Im fine with running multiple databases, if they have a clear purpose and scope. Settings and only settings are required to be stored in my doc store and I'm happy with that model. It also means I can move towards beta much quicker based on my already known data model from the old system.
Familiarity.. I took a good look into the postgres queries and execution required to pull data out as well as running updates and modifications to the JSONB structures. There's a lot of functions, a lot of new principles to understand which right now, I could waste a lot of time on without moving forward in my development timeline. I'll definitely be coming back to it, but I am much more productive at this stage running due to what I know.
Docker made it too easy.
I have a few services which actually need to know info about the settings (message bots/chat bots) so encapsulating the doc store with relevant APIs around it has turned it into a service for others.
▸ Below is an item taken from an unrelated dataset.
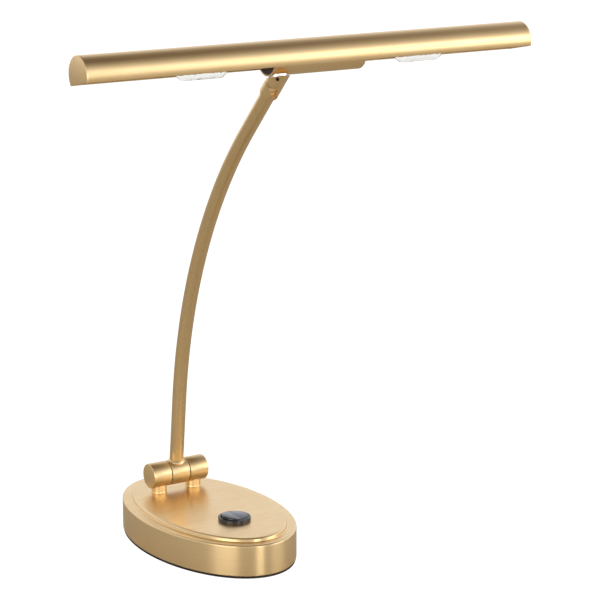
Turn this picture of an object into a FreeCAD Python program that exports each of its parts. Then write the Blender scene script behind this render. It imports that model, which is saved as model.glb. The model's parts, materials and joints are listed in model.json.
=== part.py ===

Not sure if you are settled on Postgres, but MySQL / AWS Aurora can also have a JSON data type support as well.
Massive.js looks awesome. Thanks @Dian Fay!
Would love to hear your thoughts 2 years later - how did it go?
Thinking of Postgres + JSON most myself in a similar situation.
// Nvm, read the comments
Ended up with everything in postgres.
Settings table is very wide right now but I'll be converting it over to a few columns of jsonb in postgres.
Running 2 databases really wasn't an issue but I found myself often wanting to join data across both e.g. is setting A turned on and therefore I need some data from table B.
I decided to move everything off mongo once j got myself used to using JSON in postgres. I use the citus extension to scale horizontally as needed.